Hoteliers and self-storage landlords are the top-performing REIT sectors this year. Since REIT shares peaked on May 21, lodging and storage companies have fallen less than other groups, while the performance of single-tenant, health-care and mall REITs—which have longer leases, giving them less flexibility to raise rents—has been among the worst as other REIT types become more appealing to investors.

“It’s all about choices,” Yang said. “There appear to be more-attractive, better-accelerating core growth stories, perhaps, in some of the other sectors.”

With few high-quality malls for sale, landlords are focusing on sprucing up their existing properties to boost traffic and rents at their properties.

“The one other growth avenue that a lot of the companies are pursuing is active redevelopment,” Bokota said. “That’s where they’re putting a lot of their cash flow and new dollars to work.”

Redevelopment spending

Simon had $212 million in mall-redevelopment projects in progress in the second quarter, with a projected rate of return of 8 percent, according to a regulatory filing.
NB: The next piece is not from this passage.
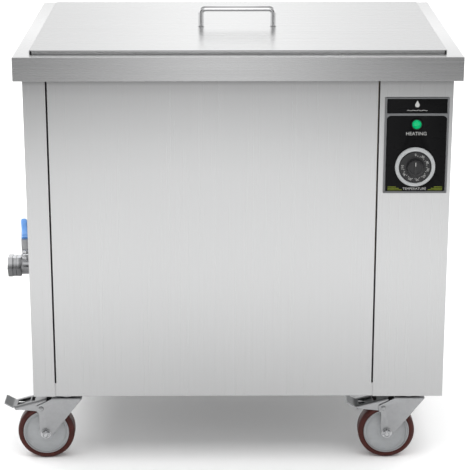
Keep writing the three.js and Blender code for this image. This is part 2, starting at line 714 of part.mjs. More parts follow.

The figure is Simon’s share of construction costs at properties it owns outright or has an ownership stake. Chicago-based General Growth has invested $356 million on redevelopment and expansion with an expected return of as much as 11 percent, according to a regulatory filing.

Shares of Simon—which has 22 buy ratings from analysts, five holds and no sells, according to data compiled by Bloomberg, and is the largest U.S. outlet-mall owner—have fallen 18 percent since the REIT slide began in May.

That decline led Paul Adornato, an analyst at BMO Capital Markets in New York to upgrade Simon’s shares on Aug. 23 to outperform, the equivalent of a buy, based on the company’s valuation.

“We like their business mix,” Adornato said. “They have the greatest exposure to the outlet business.”